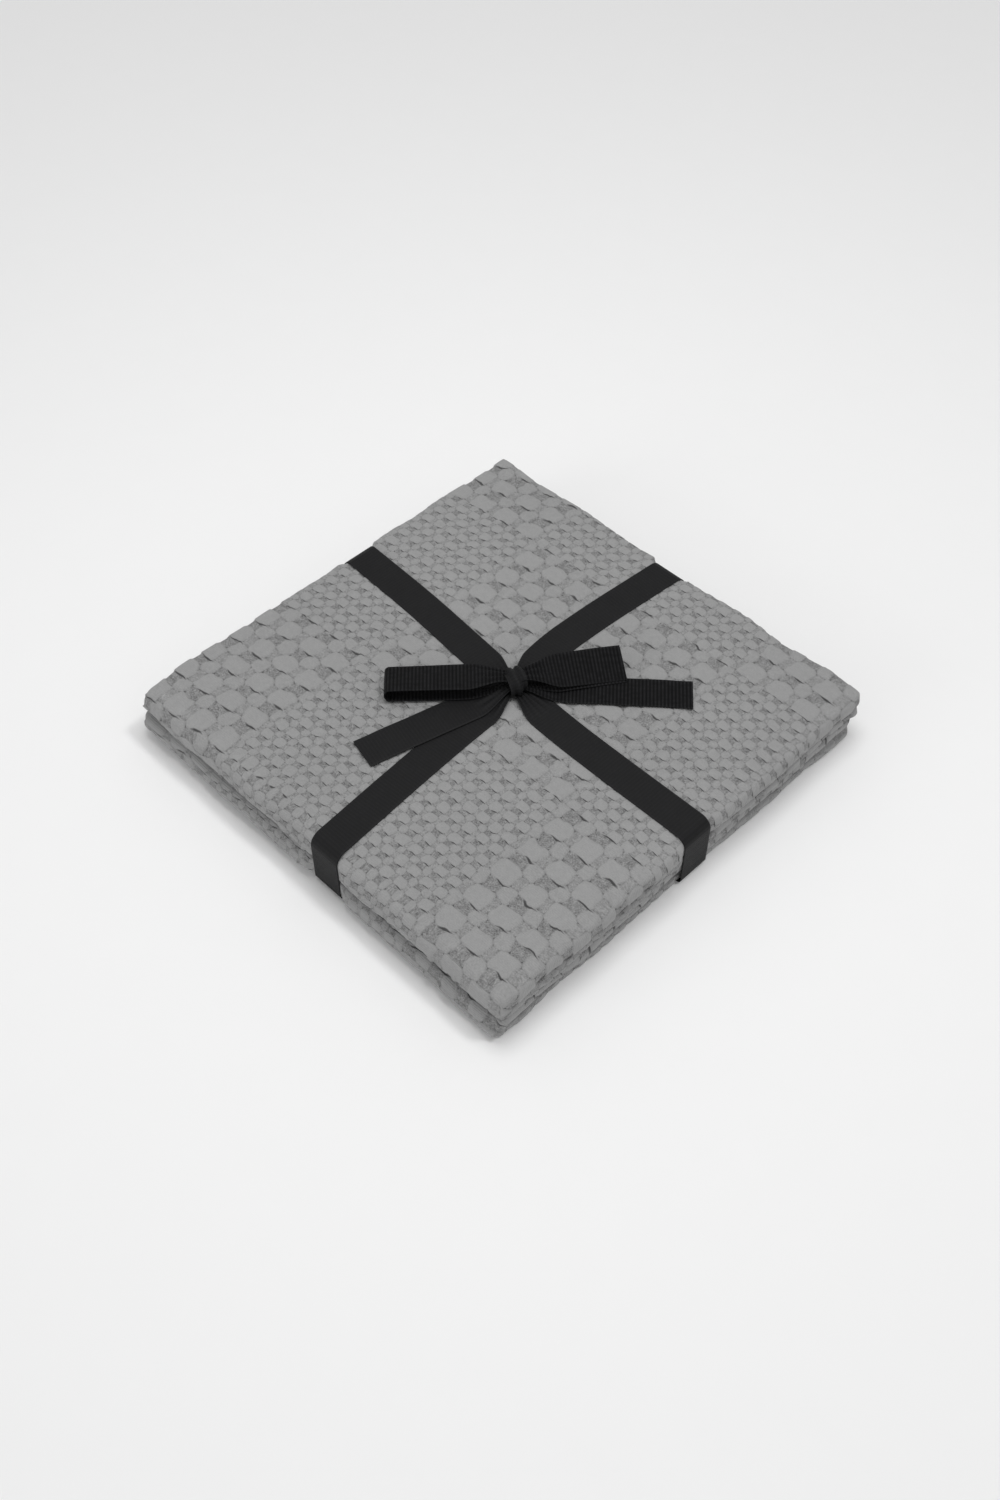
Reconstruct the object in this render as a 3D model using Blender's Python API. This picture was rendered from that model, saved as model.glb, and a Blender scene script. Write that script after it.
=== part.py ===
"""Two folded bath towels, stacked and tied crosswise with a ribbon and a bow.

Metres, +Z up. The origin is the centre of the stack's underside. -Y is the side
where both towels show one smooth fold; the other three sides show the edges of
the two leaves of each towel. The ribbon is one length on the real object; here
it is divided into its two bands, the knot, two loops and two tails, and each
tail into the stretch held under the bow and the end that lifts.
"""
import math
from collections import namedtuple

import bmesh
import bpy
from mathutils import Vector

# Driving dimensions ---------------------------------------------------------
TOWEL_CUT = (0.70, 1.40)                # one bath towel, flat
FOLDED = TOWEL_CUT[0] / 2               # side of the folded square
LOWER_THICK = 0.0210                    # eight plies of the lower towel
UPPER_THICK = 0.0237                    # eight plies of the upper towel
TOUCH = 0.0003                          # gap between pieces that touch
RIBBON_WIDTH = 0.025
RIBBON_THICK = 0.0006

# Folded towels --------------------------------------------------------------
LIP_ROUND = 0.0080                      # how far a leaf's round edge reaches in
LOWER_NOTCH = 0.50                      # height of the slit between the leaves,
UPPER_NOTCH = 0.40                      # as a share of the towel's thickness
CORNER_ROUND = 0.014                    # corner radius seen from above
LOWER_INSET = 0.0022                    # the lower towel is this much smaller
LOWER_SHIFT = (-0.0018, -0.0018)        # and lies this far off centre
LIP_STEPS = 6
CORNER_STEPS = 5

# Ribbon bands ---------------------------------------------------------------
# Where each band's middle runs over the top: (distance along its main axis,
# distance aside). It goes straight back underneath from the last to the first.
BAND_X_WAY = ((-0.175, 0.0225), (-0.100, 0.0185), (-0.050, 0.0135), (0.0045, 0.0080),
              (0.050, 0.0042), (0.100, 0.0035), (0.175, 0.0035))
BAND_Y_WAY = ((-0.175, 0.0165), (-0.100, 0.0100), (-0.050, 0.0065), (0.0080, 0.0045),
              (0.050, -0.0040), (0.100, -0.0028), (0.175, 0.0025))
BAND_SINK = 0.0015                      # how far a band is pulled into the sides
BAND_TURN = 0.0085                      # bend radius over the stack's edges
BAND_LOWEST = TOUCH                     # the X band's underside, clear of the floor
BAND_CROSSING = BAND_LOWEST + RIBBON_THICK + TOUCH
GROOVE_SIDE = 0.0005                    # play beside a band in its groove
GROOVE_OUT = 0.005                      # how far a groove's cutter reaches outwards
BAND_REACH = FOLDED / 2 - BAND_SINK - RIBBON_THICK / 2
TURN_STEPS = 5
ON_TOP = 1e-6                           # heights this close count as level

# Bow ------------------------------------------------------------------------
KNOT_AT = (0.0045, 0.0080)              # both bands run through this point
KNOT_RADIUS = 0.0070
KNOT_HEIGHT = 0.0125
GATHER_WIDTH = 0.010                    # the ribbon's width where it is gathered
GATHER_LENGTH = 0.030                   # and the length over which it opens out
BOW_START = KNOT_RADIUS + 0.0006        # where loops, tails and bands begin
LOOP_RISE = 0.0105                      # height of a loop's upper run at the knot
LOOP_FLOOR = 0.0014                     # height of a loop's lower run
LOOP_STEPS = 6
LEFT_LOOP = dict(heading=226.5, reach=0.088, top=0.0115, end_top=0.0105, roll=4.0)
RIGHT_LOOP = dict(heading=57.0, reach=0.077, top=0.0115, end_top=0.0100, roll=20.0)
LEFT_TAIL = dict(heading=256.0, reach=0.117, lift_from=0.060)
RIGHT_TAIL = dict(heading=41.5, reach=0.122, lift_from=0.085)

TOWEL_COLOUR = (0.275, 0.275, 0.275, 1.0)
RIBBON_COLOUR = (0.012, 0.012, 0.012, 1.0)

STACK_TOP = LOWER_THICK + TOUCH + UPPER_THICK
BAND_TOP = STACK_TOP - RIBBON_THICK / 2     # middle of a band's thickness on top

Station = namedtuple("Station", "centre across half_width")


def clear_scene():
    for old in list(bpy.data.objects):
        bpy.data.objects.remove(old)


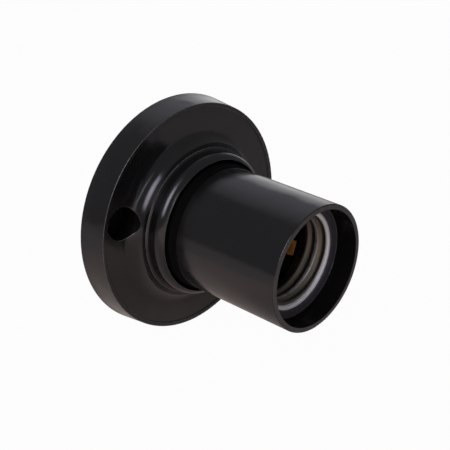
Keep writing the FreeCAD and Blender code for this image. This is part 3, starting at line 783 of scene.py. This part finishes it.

● ● ● ● ●

* [WHAT THE EXERCISE ASKS] Report only how many lines in the entries contain "that".

* [FINAL RESULT] 3